Given instruction:
Set down the listing below verbatim, but only from its first line through the line containing "return panel_heights(top - SEAM, shares)".

Dataset section:
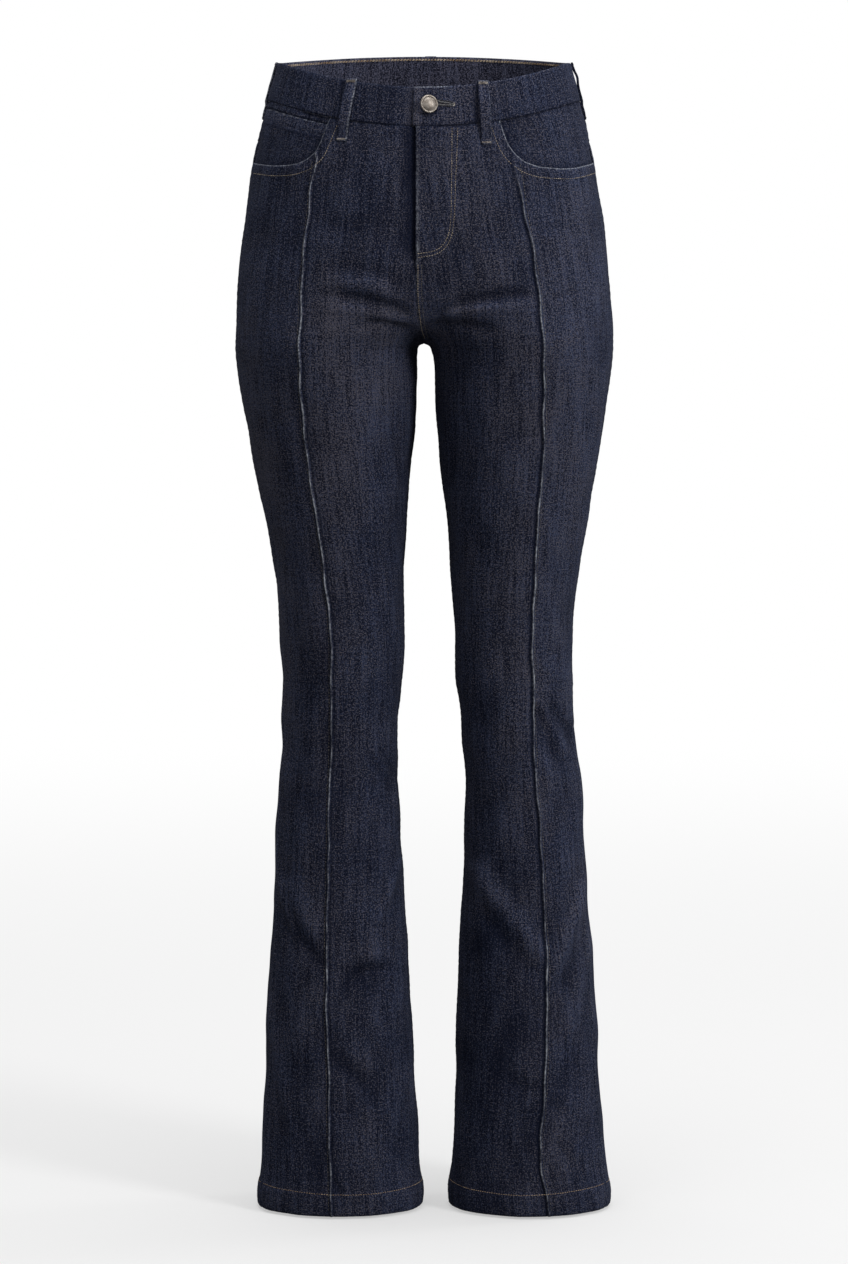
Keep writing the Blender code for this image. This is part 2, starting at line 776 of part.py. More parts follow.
def solve_heights(side, make_heights, columns, with_tuck):
    """Rows whose heights hang from an edge that itself depends on x."""
    heights = make_heights(np.linspace(10.0, 150.0, columns))
    for _ in range(EDGE_PASSES):
        along = front_columns(side, heights, with_tuck)
        points, _ = place(side, FRONT, along[:1], heights[:1])
        heights = make_heights(points[0, :, 0])
    return heights, front_columns(side, heights, with_tuck)


def front_panel(side, name):
    """A front: cut away along the pocket scoop, with its pintuck, fly edge and hem."""
    count = front_column_count(True)
    shares = np.linspace(0.0, 1.0, count)
    corner_column = len(FRONT_INNER)

    def heights(x):
        seam = top_edge(x, FRONT) - BAND_HEIGHT
        scoop = scoop_height(side, x)
        top = np.where(np.arange(count) <= corner_column, seam, scoop)
        return panel_heights(top - SEAM, shares)

    z, along = solve_heights(side, heights, count, True)
    along[:, 0] += SEAM
    along[:, -1] -= SEAM
    points, normals = place(side, FRONT, along, z)
    crotch_row = len(UPPER_ROWS) - 1
    keep_clear_of_middle(points, side, FRONT, crotch_row)
    base = hem_out(z)
    if side == LEFT:
        lip = FLY_LIP * (1.0 - ramp(along - along[:, :1], FLY_LIP_FLAT, FLY_LIP_WIDTH))
        base = base + lip * ramp(z - FLY_FOOT_Z, *FLY_FOOT_FADE)
    ridge = np.zeros_like(z)
    first = corner_column + 2
    for k, (_, height) in enumerate(TUCK_PROFILE):
        ridge[:, first + k] = height
    ridge[0] *= 0.5
    outer = points + normals * (base + ridge)[..., None]
    inner = points + normals * (base - CLOTH - hem_in(z) - hem_out(z))[..., None]
    add_piece(name, *wall(outer, inner), DENIM, DENIM_ROUGHNESS, 0.0, DENIM_ANGLE)


def back_heights(side, depth_share):
    """Heights of the band seam (share 0) or the yoke seam (share 1) over the back columns."""
    share = np.array(BACK_COLUMNS)
    rows = np.array(YOKE_DEPTH)
    depth = depth_share * np.interp(share, rows[:, 0], rows[:, 1])
    z = np.zeros_like(share)
    for _ in range(EDGE_PASSES):
        start = centre_shift(side, BACK, z)
        end = full_length(side, BACK, z)
        points, _ = place(side, BACK, start + share * (end - start), z)
        z = top_edge(points[:, 0], BACK) - BAND_HEIGHT - depth
    return z


def back_columns(side, z):
    start = centre_shift(side, BACK, z)
    end = full_length(side, BACK, z)
    along = start + np.array(BACK_COLUMNS)[None, :] * (end - start)
    along[:, 0] += SEAM
    along[:, -1] -= SEAM
    return along


def back_panel(side, name):
    """A back leg panel, from the yoke seam to the hem."""
    top = back_heights(side, 1.0) - SEAM
    z = panel_heights(top, np.array(BACK_COLUMNS))
    points, normals = place(side, BACK, back_columns(side, z), z)
    keep_clear_of_middle(points, side, BACK, len(UPPER_ROWS) - 1)
    cloth_piece(name, points, normals, hem_out(z), CLOTH + hem_in(z) + hem_out(z))


def yoke(side, name):
    """The shaped piece between the waistband and a back panel."""
    top = back_heights(side, 0.0) - SEAM
    foot = back_heights(side, 1.0) + SEAM
    z = top[None, :] + np.linspace(0.0, 1.0, YOKE_ROWS)[:, None] * (foot - top)[None, :]
    points, normals = place(side, BACK, back_columns(side, z), z)
    zero = np.zeros_like(z)
    cloth_piece(name, points, normals, zero, zero + CLOTH)


def hip_columns(side, z, first):
    """A hip piece shares the front's columns, so the two lie parallel."""
    count = front_column_count(False)
    full = np.empty((z.shape[0], count))
    for j in range(count):
        source = min(max(j - first, 0), z.shape[1] - 1)
        column_z = np.repeat(z[:, source:source + 1], count, axis=1)
        full[:, j] = front_columns(side, column_z, False)[:, j]
    return full[:, first:]


def scoop_distance(side, points):
    """Distance from the pocket's edge, seen from the front."""
    rows = np.array(SCOOP[side])
    away = np.stack([np.abs(points[..., 0]), points[..., 2]], axis=-1)
    best = np.full(away.shape[:-1], 1e9)
    for a, b in zip(rows[:-1], rows[1:]):
        run = b - a
        t = np.clip(((away - a) @ run) / (run @ run), 0.0, 1.0)
        best = np.minimum(best, np.linalg.norm(away - (a + t[..., None] * run), axis=-1))
    inside = (away[..., 1] > scoop_height(side, away[..., 0])) & (away[..., 0] > rows[0, 0])
    return np.where(inside, best, -best)


def hip_surface(side, top_of, foot):
    """Grid for what shows in a pocket scoop, and how deep it lies behind the front."""
    first = len(FRONT_INNER) - 1
    count = front_column_count(False) - first
    shares = np.linspace(0.0, 1.0, HIP_ROWS)[:, None]
    top = np.full(count, -30.0)
    for _ in range(EDGE_PASSES):
        z = top[None, :] + shares * (foot - top)[None, :]
        along = hip_columns(side, z, first)
        points, _ = place(side, FRONT, along[:1], z[:1])
        top = top_of(points[0, :, 0])
    z = top[None, :] + shares * (foot - top)[None, :]
    along = hip_columns(side, z, first)
    along[:, -1] -= SEAM
    points, normals = place(side, FRONT, along, z)
    rise = HIP_RISE * ramp(scoop_distance(side, points), HIP_RISE_FROM, HIP_RISE_TO)
    return points, normals, rise - CLOTH - 1.4 * GAP


def waist_seam_front(x):
    return top_edge(x, FRONT) - BAND_HEIGHT - SEAM


def hip_piece(side, name, behind):
    """The denim that backs a hip pocket's scoop."""
    points, normals, out = hip_surface(side, waist_seam_front, HIP_FOOT_Z)
    cloth_piece(name, points, normals, out - behind, np.full_like(out, PATCH_CLOTH), DENIM_PALE)


def coin_pocket(side, name):
    """The small pocket on the hip piece, seen as an edge just under the waistband."""
    def top(x):
        return waist_seam_front(x) - COIN_DROP

    points, normals, out = hip_surface(side, top, COIN_FOOT_Z)
    cloth_piece(name, points, normals, out, np.full_like(out, COIN_CLOTH))


def band_stations():
    """(side, face, share of the quarter) for each column, from the upper end round."""
    stations = []
    length = float(full_length(RIGHT, FRONT, np.array([-15.0]))[0])
    lap = BAND_LAP_X / length
    under = BAND_UNDER_X / length
    stations += [(RIGHT, FRONT, lap, 0.0), (RIGHT, FRONT, lap / 2.0, 0.0)]
    for k in range(BAND_STEPS):
        stations.append((LEFT, FRONT, k / BAND_STEPS, 0.0))
    for k in range(BAND_STEPS):
        stations.append((LEFT, BACK, 1.0 - k / BAND_STEPS, 0.0))
    for k in range(BAND_STEPS):
        stations.append((RIGHT, BACK, k / BAND_STEPS, 0.0))
    for k in range(BAND_STEPS - 2):
        stations.append((RIGHT, FRONT, 1.0 - k / BAND_STEPS, 0.0))
    stations.append((RIGHT, FRONT, 2.05 * lap, 1.0))
    stations.append((RIGHT, FRONT, lap + 3.0 / length, 1.0))
    stations.append((RIGHT, FRONT, 0.0, 1.0))
    stations.append((LEFT, FRONT, under / 2.0, 1.0))
    stations.append((LEFT, FRONT, under, 1.0))
    return stations


def waistband(name):
    """One strip round the waist whose front end laps over its other end."""
    stations = band_stations()
    rows = len(BAND_ROWS)
    outer = np.empty((rows, len(stations), 3))
    inner = np.empty_like(outer)
    for j, (side, face, share, under) in enumerate(stations):
        seam = np.array([-37.0])
        for _ in range(EDGE_PASSES):
            spot, _ = place(side, face, share * full_length(side, face, seam), seam)
            seam = top_edge(spot[:, 0], face) - BAND_HEIGHT
        low = float(seam[0]) + SEAM
        top = float(seam[0]) + BAND_HEIGHT
        z = np.array([low + row[0] * (top - low) for row in BAND_ROWS])
        roll = np.array([row[1] for row in BAND_ROWS])
        along = share * full_length(side, face, z)
        points, normals = place(side, face, along, z)
        if under:
            out = BAND_UNDER_OUT
        elif j < 2:
            out = BAND_OVER_OUT
        elif side == LEFT and face == FRONT:
            over = 1.0 - float(ramp(share, *BAND_OVER_FADE))
            out = BAND_PROUD + (BAND_OVER_OUT - BAND_PROUD) * over
        else:
            out = BAND_PROUD
        outer[:, j] = points + normals * (out - roll)[:, None]
        inner[:, j] = points + normals * (out - BAND_CLOTH + roll)[:, None]
    add_piece(name, *wall(outer, inner), DENIM, DENIM_ROUGHNESS, 0.0, DENIM_ANGLE)


def loop_strip(name, side, face, spots, bow):
    """A belt loop from its points down the middle, given as (along, z, share of the bow)."""
    outer = np.empty((len(spots), 3, 3))
    inner = np.empty_like(outer)
    across = np.array([-LOOP_HALF, 0.0, LOOP_HALF])
    for i, (along, z, share) in enumerate(spots):
        points, normals = place(side, face, along + across, np.full(3, z))
        clear = LOOP_RISE + LOOP_CLEAR + share * bow
        outer[i] = points + normals * (clear + LOOP_CLOTH)
        inner[i] = points + normals * clear
    add_piece(name, *wall(outer, inner), DENIM, DENIM_ROUGHNESS, 0.0, DENIM_ANGLE)


def front_loop(name, side, x_top, x_foot, drop, bow):
    """A loop on the front, which may lean."""
    top = float(top_edge(np.array([x_top]), FRONT)[0])
    spots = []
    for down, share in LOOP_PROFILE:
        z = top - down * drop
        x = x_top + down * (x_foot - x_top)
        along = float(length_at(side, FRONT, x, np.array([z]))[0])
        spots.append((along, z, share))
    loop_strip(name, side, FRONT, spots, bow)


def back_loop(name, side, turn, top, drop, bow):
    """A loop on the back, at a share of the way from the middle to the side seam."""
    spots = []
    for down, share in LOOP_PROFILE:
        z = top - down * drop
        start = float(centre_shift(side, BACK, np.array([z]))[0])
        end = float(full_length(side, BACK, np.array([z]))[0])
        spots.append((start + turn * (end - start), z, share))
    loop_strip(name, side, BACK, spots, bow)


def back_pocket(side, name):
    """A plain patch pocket with a pointed foot, lying on a back panel."""
    size = BACK_POCKET
    across = np.linspace(-1.0, 1.0, POCKET_COLUMNS + 1)
    down = np.linspace(0.0, 1.0, POCKET_ROWS + 1)
    top = size["top_z"] + size["tilt"] * across
    foot = size["top_z"] + size["tilt"] * across * 0.5 - size["height"]
    foot = foot - size["point"] * (1.0 - np.abs(across))
    z = top[None, :] + down[:, None] * (foot - top)[None, :]
    half = size["half_top"] + (size["half_foot"] - size["half_top"]) * down[:, None]
    along = size["middle"] + half * across[None, :]
    points, normals = place(side, BACK, along, z)
    out = np.full_like(z, size["clear"] + PATCH_CLOTH)
    cloth_piece(name, points, normals, out, np.full_like(z, PATCH_CLOTH))


def waist_button(name):
    """A shank button with a rolled rim round a plain dome."""
    along = length_at(LEFT, FRONT, BUTTON_X, np.array([BUTTON_Z]))
    points, normals = place(LEFT, FRONT, along, np.array([BUTTON_Z]))
    centre = points[0] + normals[0] * BAND_OVER_OUT
    points, faces = lathe(BUTTON_PROFILE, centre, normals[0], BUTTON_SEGMENTS)
    add_piece(name, points, faces, NICKEL, NICKEL_ROUGHNESS, 1.0, NICKEL_ANGLE)


for old in list(bpy.data.objects):
    bpy.data.objects.remove(old, do_unlink=True)
garment = bpy.data.collections.new("bootcut_jeans")
bpy.context.scene.collection.children.link(garment)

front_panel(RIGHT, "front_right")
front_panel(LEFT, "front_left")
back_panel(RIGHT, "back_right")
back_panel(LEFT, "back_left")
yoke(RIGHT, "yoke_right")
yoke(LEFT, "yoke_left")
waistband("waistband")
hip_piece(RIGHT, "hip_right", COIN_CLOTH + GAP)
hip_piece(LEFT, "hip_left", 0.0)
coin_pocket(RIGHT, "coin_pocket")
for row in FRONT_LOOPS:
    front_loop(*row)
for row in BACK_LOOPS:
    back_loop(*row)
back_pocket(RIGHT, "back_pocket_right")
back_pocket(LEFT, "back_pocket_left")
waist_button("waist_button")
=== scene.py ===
# %% [markdown]
# # Dressing a pair of bootcut jeans
#
# The CAD model gives each cut piece as a plain wall of cloth at its true size. Here each
# of those pieces is made again as a fine shell on the same form, with the creases of
# worn denim, the pintuck down each front, thread, a shank button and a woven finish.
# Lengths are in millimetres until a mesh is made, and "right" and "left" are the
# wearer's, so the right leg lies on -X and the front faces -Y.

import math

import bpy
import numpy as np
from mathutils import Matrix, Vector


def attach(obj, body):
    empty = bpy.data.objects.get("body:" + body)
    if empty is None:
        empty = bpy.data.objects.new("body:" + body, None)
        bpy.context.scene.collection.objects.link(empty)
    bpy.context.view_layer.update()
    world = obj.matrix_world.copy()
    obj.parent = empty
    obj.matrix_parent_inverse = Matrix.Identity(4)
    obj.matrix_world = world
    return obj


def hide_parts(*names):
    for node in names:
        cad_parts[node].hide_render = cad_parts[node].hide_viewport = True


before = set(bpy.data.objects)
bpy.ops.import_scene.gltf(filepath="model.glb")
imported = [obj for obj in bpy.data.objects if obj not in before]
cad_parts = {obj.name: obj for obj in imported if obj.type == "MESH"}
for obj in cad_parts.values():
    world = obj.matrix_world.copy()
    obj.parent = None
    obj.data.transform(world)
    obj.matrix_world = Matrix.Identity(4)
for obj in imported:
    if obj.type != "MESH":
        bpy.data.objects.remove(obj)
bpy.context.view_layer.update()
MM = 0.001
RIGHT, LEFT = -1, 1
FRONT, BACK = -1, 1
WORD = {RIGHT: "right", LEFT: "left"}
scene = bpy.context.scene

# %% [markdown]
# ## Camera
#
# The photograph sees the top edge of the back of the waistband over the front one, and
# hems that curve down, so the lens looks slightly down from waist height. The legs keep
# nearly one width, which needs a long lens far away. A 142 mm lens at 4.8 m gives both.

# %% Place the camera
CAMERA_DISTANCE = 4.8
CAMERA_HEIGHT = 0.020
CAMERA_DOWN = math.atan2(568.0, 5000.0)
LENS = 142.4
SENSOR = 36.0
FURTHEST = 60.0

camera_data = bpy.data.cameras.new("camera")
camera_data.lens = LENS
camera_data.sensor_width = SENSOR
camera_data.clip_end = FURTHEST
camera = bpy.data.objects.new("camera", camera_data)
camera.location = (0.0, -CAMERA_DISTANCE, CAMERA_HEIGHT)
camera.rotation_euler = (math.pi / 2.0 - CAMERA_DOWN, 0.0, 0.0)
scene.collection.objects.link(camera)
scene.camera = camera
print("camera looks down", round(math.degrees(CAMERA_DOWN), 2), "degrees")


# %% [markdown]
# ## Shader sums written as Python
#
# A finish is easier to read as a sum than as a picture of nodes. One small class wraps
# an output socket, so that an expression such as 1 - worn * 0.4 adds its Math nodes by
# itself. Every other node comes from one method, which sets the node's choices first
# and then its sockets.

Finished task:
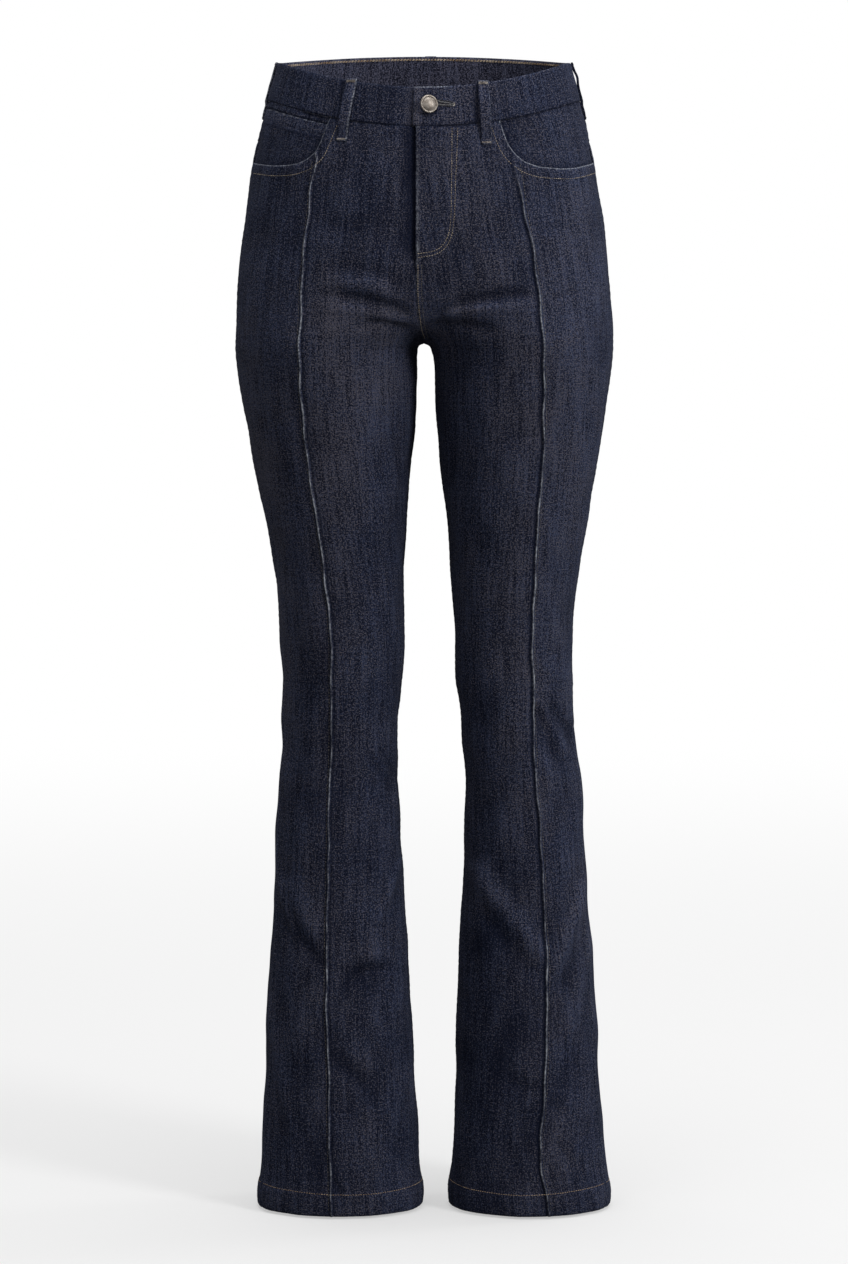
Keep writing the Blender code for this image. This is part 2, starting at line 776 of part.py. More parts follow.
def solve_heights(side, make_heights, columns, with_tuck):
    """Rows whose heights hang from an edge that itself depends on x."""
    heights = make_heights(np.linspace(10.0, 150.0, columns))
    for _ in range(EDGE_PASSES):
        along = front_columns(side, heights, with_tuck)
        points, _ = place(side, FRONT, along[:1], heights[:1])
        heights = make_heights(points[0, :, 0])
    return heights, front_columns(side, heights, with_tuck)


def front_panel(side, name):
    """A front: cut away along the pocket scoop, with its pintuck, fly edge and hem."""
    count = front_column_count(True)
    shares = np.linspace(0.0, 1.0, count)
    corner_column = len(FRONT_INNER)

    def heights(x):
        seam = top_edge(x, FRONT) - BAND_HEIGHT
        scoop = scoop_height(side, x)
        top = np.where(np.arange(count) <= corner_column, seam, scoop)
        return panel_heights(top - SEAM, shares)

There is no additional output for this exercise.